The TIGR Maize Database

Agnes P. Chan1, Geo Pertea1, Foo Cheung1, Dan Lee1, Li Zheng1, Cathy Whitelaw1, Ana C. Pontaroli2, Phillip SanMiguel3, Yinan Yuan4, Jeffrey Bennetzen2, William Brad Barbazuk5, John Quackenbush1,6,7 and Pablo D. Rabinowicz1,*

1The Institute for Genomic Research 9712 Medical Center Drive, Rockville, MD 20850, USA 2Department of Genetics, University of Georgia Athens, GA 30602, USA 3Genomics Center, Purdue University West Lafayette, IN 47906, USA 4Department of Biological Sciences, Purdue University West Lafayette, IN 47906, USA 5Donald Danforth Plant Science Center 975 North Warson Road, St Louis, MO 63132, USA 6Department of Biostatistics and Computational Biology, Dana-Farber Cancer Institute 44 Binney Street, Boston, MA 02115, USA 7Department of Biostatistics, Harvard School of Public Health Boston, MA 02115, USA

*To whom correspondence should be addressed. Tel: +1 301 795 7787; Fax: +1 301 838 0208; Email: pablo{at}tigr.org

Received August 15, 2005. Revised October 15, 2005. Accepted October 15, 2005.

Maize is a staple crop of the grass family and also an excellent model for plant genetics. Owing to the large size and repetitiveness of its genome, we previously investigated two approaches to accelerate gene discovery and genome analysis in maize: methylation filtration and high C0t selection. These techniques allow the construction of gene-enriched genomic libraries by minimizing repeat sequences due to either their methylation status or their copy number, yielding a 7-fold enrichment in genic sequences relative to a random genomic library. Approximately 900 000 gene-enriched reads from maize were generated and clustered into Assembled Zea mays (AZM) sequences.
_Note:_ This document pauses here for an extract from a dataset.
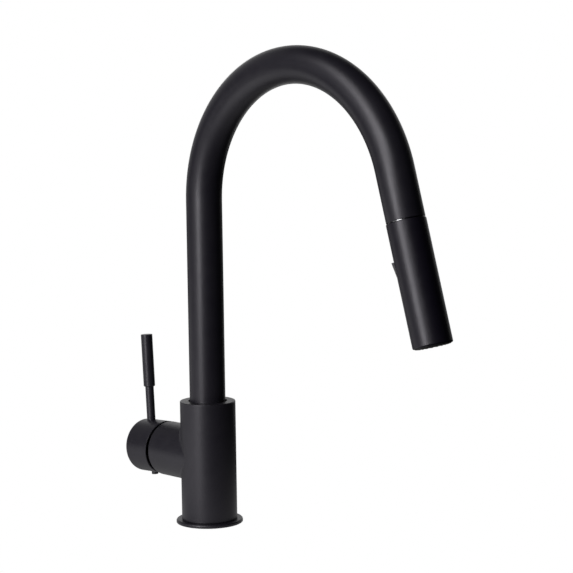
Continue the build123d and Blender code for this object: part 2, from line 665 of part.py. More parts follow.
def handle_cap():
    """A thin-walled round cap with a boss on the spindle and a post for the lever."""
    rim_space = RIM * block((-30, 30), (-30, 30), (-10, 0))
    cap = rod(CAP_RADIUS, -5, CAP_LENGTH)
    cap = fillet(rims(cap, CAP_RADIUS)[-1:], 2.6)
    cap -= rod(CAVITY_RADIUS, -5, CAVITY_DEPTH)
    cap -= rim_space
    inner_rim, outer_rim = cap.edges().filter_by(GeomType.ELLIPSE).sort_by(SortBy.LENGTH)
    cap = chamfer(outer_rim, 0.35)
    inner_rim = cap.edges().filter_by(GeomType.ELLIPSE).sort_by(SortBy.LENGTH)[0]
    cap = chamfer(inner_rim, 1.1)
    boss = Pos(0, -spindle_drop_in_cap(), 0) * rod(BOSS_RADIUS, BOSS_START, CAVITY_DEPTH + 1)
    post = CAP.inverse() * LEVER * rod(5.6, 5.0, LEVER_SEAT)
    post &= rod(CAVITY_RADIUS + 1, 0, CAVITY_DEPTH + 1)
    cap = cap + boss + post
    cap -= CAP.inverse() * LEVER * rod(3.0, 10.0, 30.0)
    cap -= CAP.inverse() * LEVER * rod(ROD_RADIUS, LEVER_SEAT, 30.0)
    cap -= CAP.inverse() * SPINDLE * block((-4.0, 4.0), (-4.0, 4.0), (0, SPINDLE_END))
    return CAP * (cap - set_screw_line(rod(SET_SCREW_RADIUS, 0, CAP_RADIUS + 1)))


def handle_set_screw():
    screw = rod(SET_SCREW_RADIUS, 4.0 + spindle_drop_in_cap(), BOSS_RADIUS + 1.0)
    socket = extrude(Pos(0, 0, BOSS_RADIUS - 1.2) * RegularPolygon(1.25, 6, major_radius=False), 3.0)
    return CAP * set_screw_line(screw - socket)


def set_screw_plug():
    """The round plug in the set screw's hole, whose head stands out below the cap."""
    plug_end = CAP_RADIUS + PLUG_RISE
    head = rod(PLUG_RADIUS, CAP_RADIUS - 1, plug_end)
    head = set_screw_line(fillet(rims(head, PLUG_RADIUS)[-1:], 0.5)) - rod(CAP_RADIUS, 0, CAP_LENGTH)
    return CAP * (head + set_screw_line(rod(SET_SCREW_RADIUS, CAVITY_RADIUS - 0.2, plug_end - 1)))


def lever_rod():
    """The lever's thin rod, threaded into the cap below a small shoulder."""
    rod_end = LEVER_TIP - 12.0
    lever = rod(3.0, 10.5, LEVER_SEAT) + rod(ROD_RADIUS, LEVER_SEAT, GRIP_START)
    lever += rod(3.0, GRIP_START, rod_end)
    lever -= ring(ROD_RADIUS + 1, ROD_RADIUS - 0.25, *LEVER_MARK)
    return LEVER * lever


def lever_grip():
    grip = rod(GRIP_RADIUS, GRIP_START, LEVER_TIP)
    grip = chamfer(rims(grip, GRIP_RADIUS)[:1], 0.6)
    grip = fillet(rims(grip, GRIP_RADIUS)[-1:], 0.3)
    return LEVER * (grip - rod(3.0, GRIP_START, LEVER_TIP - 12.0))


# ---------------------------------------------------------------- all sub-parts
SUBPARTS = [
    deck_flange, flange_gasket, threaded_shank, clamp_rubber_washer, clamp_steel_washer, mounting_nut,
    clamp_screws, main_body, swivel_washer, upper_swivel_bush, lower_swivel_bush, spray_hose_lower,
    hose_end_connector, cartridge_base, cartridge_port_seals, fixed_ceramic_disc, cartridge_housing,
    cartridge_nut, cartridge_cover, cartridge_rotor, spindle_pin, moving_ceramic_disc, disc_carrier,
    lever_spindle, handle_cap, handle_set_screw, set_screw_plug, lever_rod, lever_grip,
    spout_tube, spout_hub, hub_snap_ring, docking_guide, docking_ring, spray_hose_upper, spray_hose_end,
    hose_ferrule, hose_swivel_nut, spray_head_shell, docking_nose, nose_ring, head_waterway,
    hose_seal_washer, check_valve, button_pin, spray_button, diverter_spool, diverter_seals,
    flow_diffuser, aerator_insert, face_seal, nozzle_mat, spray_face,
]

os.makedirs("parts", exist_ok=True)
for subpart in SUBPARTS:
    export_step(subpart(), "parts/" + subpart.__name__ + ".step")
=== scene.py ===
import json
import math
import bpy
from mathutils import Matrix, Vector


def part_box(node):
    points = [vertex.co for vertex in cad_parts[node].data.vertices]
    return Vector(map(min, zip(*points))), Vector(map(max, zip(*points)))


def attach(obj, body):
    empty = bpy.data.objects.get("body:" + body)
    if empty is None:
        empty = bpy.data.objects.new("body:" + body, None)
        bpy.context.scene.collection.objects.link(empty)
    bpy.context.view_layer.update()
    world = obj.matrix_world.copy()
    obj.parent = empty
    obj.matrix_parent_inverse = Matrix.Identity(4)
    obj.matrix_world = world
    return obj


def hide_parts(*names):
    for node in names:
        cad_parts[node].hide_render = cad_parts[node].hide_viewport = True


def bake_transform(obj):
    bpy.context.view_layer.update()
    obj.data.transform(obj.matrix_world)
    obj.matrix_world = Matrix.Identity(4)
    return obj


# The looks of a matte black pull-down kitchen faucet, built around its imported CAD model.
# Lengths are in metres.

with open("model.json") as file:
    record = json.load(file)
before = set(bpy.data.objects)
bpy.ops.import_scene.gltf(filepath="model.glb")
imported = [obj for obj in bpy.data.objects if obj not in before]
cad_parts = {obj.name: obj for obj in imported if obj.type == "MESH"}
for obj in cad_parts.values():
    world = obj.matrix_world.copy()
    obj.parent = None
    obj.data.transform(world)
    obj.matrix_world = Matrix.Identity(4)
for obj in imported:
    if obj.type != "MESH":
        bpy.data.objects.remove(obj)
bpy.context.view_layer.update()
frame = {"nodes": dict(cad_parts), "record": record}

MM = 0.001
JOINTS = {joint["name"]: joint for joint in frame["record"]["behaviour"]["joints"]}
SEAM = Vector(JOINTS["head_turn"]["pos_m"])             # docking joint, on the outlet's axis
OUT = Vector(JOINTS["head_turn"]["axis"]).normalized()  # out of the spout
PULL = JOINTS["spray_pull"]["range_m"][1]               # how far the head comes out
UP = Vector((0, 0, 1))
SIDE = Vector((1, 0, 0))


# ---------------------------------------------------------------- camera
VIEW_BEARING = math.radians(41.26)    # the camera stands this far round from -Y towards -X
VIEW_TURN = math.radians(2.56)        # it looks a little to the right of the body
VIEW_PITCH = math.radians(6.27)
VIEW_ROLL = math.radians(-0.76)
CAMERA_DISTANCE = 1.5127
CAMERA_HEIGHT = 0.3650
LENS_MM = 114.38
HEADING = VIEW_BEARING + VIEW_TURN
FORWARD = Vector((math.sin(HEADING), math.cos(HEADING), 0))   # level, away from the camera
RIGHT = Vector((math.cos(HEADING), -math.sin(HEADING), 0))    # level, the camera's right


def make_camera():
    place = Vector((-math.sin(VIEW_BEARING), -math.cos(VIEW_BEARING), 0)) * CAMERA_DISTANCE
    place.z = CAMERA_HEIGHT
    sight = FORWARD * math.cos(VIEW_PITCH) - UP * math.sin(VIEW_PITCH)
    up = RIGHT.cross(sight)
    rolled_right = RIGHT * math.cos(VIEW_ROLL) + up * math.sin(VIEW_ROLL)
    rolled_up = up * math.cos(VIEW_ROLL) - RIGHT * math.sin(VIEW_ROLL)
    turn = Matrix((rolled_right, rolled_up, -sight)).transposed()
    camera = bpy.data.objects.new("camera", bpy.data.cameras.new("camera"))
    camera.data.lens = LENS_MM
    camera.data.sensor_width = 36
    camera.matrix_world = Matrix.Translation(place) @ turn.to_4x4()
    bpy.context.scene.collection.objects.link(camera)
    bpy.context.scene.camera = camera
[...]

Here we report the current AZM release, which consists of ~298 Mb representing 243 807 sequence assemblies and singletons. In order to provide a repository of publicly available maize genomic sequences, we have created the TIGR Maize Database (http://maize.tigr.org). In this resource, we have assembled and annotated the AZMs and used available sequenced markers to anchor AZMs to maize chromosomes. We have constructed a maize repeat database and generated draft sequence assemblies of 287 maize bacterial artificial chromosome (BAC) clone sequences, which we annotated along with 172 additional publicly available BAC clones. All sequences, assemblies and annotations are available at the project website via web interfaces and FTP downloads.